-- Begin DATASET CONTENT --

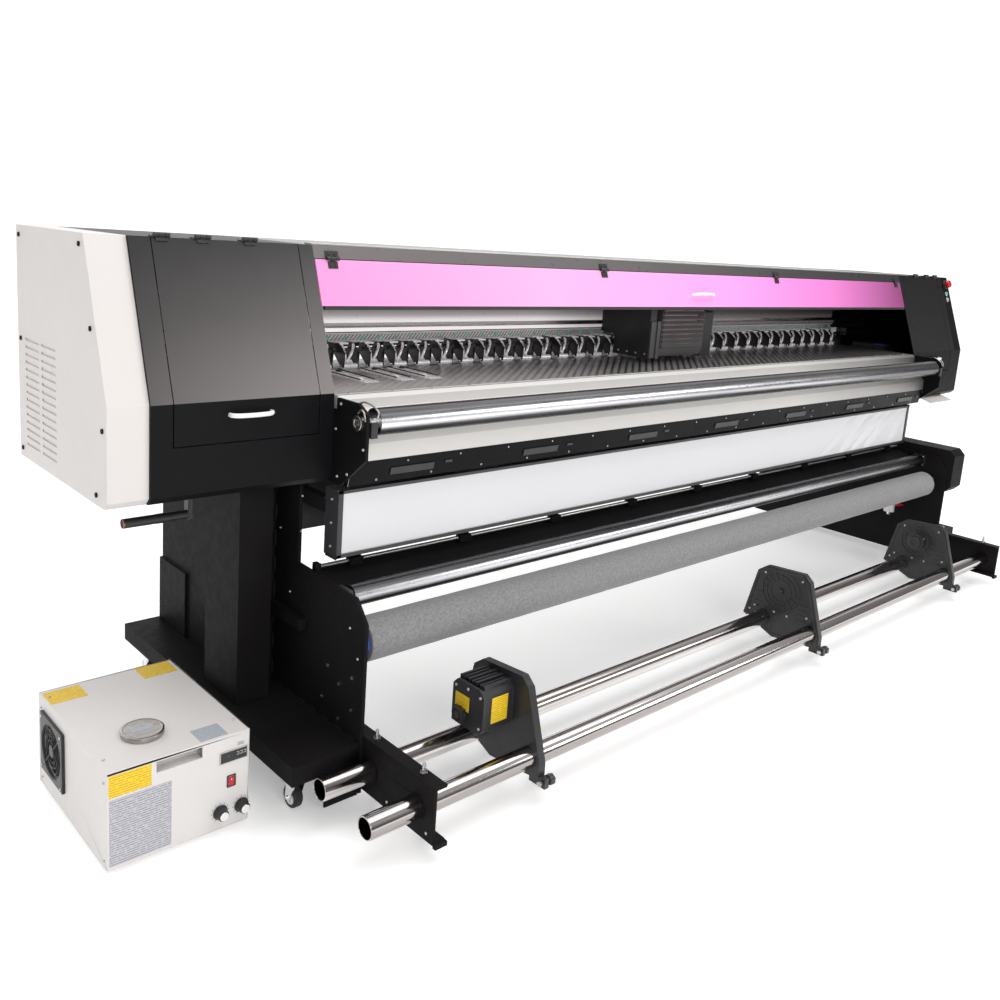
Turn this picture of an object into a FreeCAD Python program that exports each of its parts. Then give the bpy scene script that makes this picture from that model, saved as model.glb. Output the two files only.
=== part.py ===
import FreeCAD, Part
import math
import os

# Wide-format roll-to-roll printer, millimetres.
# X runs along the machine, -Y is the front (operator side), +Z is up.
# The origin lies on the floor, below the middle of the print opening.

os.makedirs("parts", exist_ok=True)

# ---- driving sizes ---------------------------------------------------------
OPEN_HALF = 1700.0        # half of the print opening
END_WIDTH = 490.0         # black part of one end housing
SHELL_WIDTH = 97.0        # white shell outside it
HOUSING_BACK = 197.0      # rear face of the housings
TOP_FRONT = -292.0        # front edge of the top
BEND_FRONT = -427.0       # vertical front face
TOP_Z = 1428.0
BEND_Z = 1052.0           # where the sloped front meets the vertical front
HOUSING_Z = 813.0         # underside of the housings
HOUSING_CHAMFER = 17.0
SHEET = 3.0               # housing sheet
SHELL_INSET = 8.0         # the shell stands back from the black front
VENT_ROWS = 15
VENT_PITCH = 20.0
DOOR_SIDE = 42.0          # fixed strip beside a door, opening side
DOOR_OUTER = 53.0         # fixed strip beside a door, shell side
DOOR_BOTTOM_Z = 947.0
DOOR_GAP = 2.0            # gap all round a door or window
DOOR_SHEET = 3.0
HEADER_DROP = 34.0        # height of the header strip above the window
WINDOW_DROP = 120.0       # height of the window
WINDOW_SHEET = 5.0
WINDOW_SIDE = 10.0

PLATE_OUT = OPEN_HALF + 38.0  # outer face of a leg plate
PLATE = 10.0
PLATE_FRONT = -668.0
COLUMN_OUT = PLATE_OUT + 162.0
COLUMN_IN = PLATE_OUT + 64.0
COLUMN_FRONT = -306.0
COLUMN_BACK = -114.0
CORE_OUT = PLATE_OUT + 77.0
CORE_FRONT = -210.0
CORE_STEP = 10.0          # the core is this much wider below CORE_STEP_Z, at the rear
CORE_STEP_Z = 385.0
CORE_BACK = 370.0
FOOT_OUT = PLATE_OUT + 196.0
FOOT_FRONT = -664.0
FOOT_BACK = 382.0
FOOT_Z = 173.0
FOOT_H = 52.0
SKIRT_Z = 30.0
SKIRT_OUT = PLATE_OUT + 100.0

WHEEL_R = 31.0
WHEEL_W = 26.0
AXLE_R = 5.0
CASTER_INSET = 62.0       # caster pivot from the foot's outer face
CASTER_TRAIL = 22.0
CASTER_FRONT = 72.0       # caster pivot from the foot's front or rear end
RUN_FIT = 0.1             # radial running fit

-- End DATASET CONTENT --

== EXERCISE ==
Extract each line holding the string "parts".

== REPLY TO THE TASK ==
Turn this picture of an object into a FreeCAD Python program that exports each of its parts. Then give the bpy scene script that makes this picture from that model, saved as model.glb. Output the two files only.
os.makedirs("parts", exist_ok=True)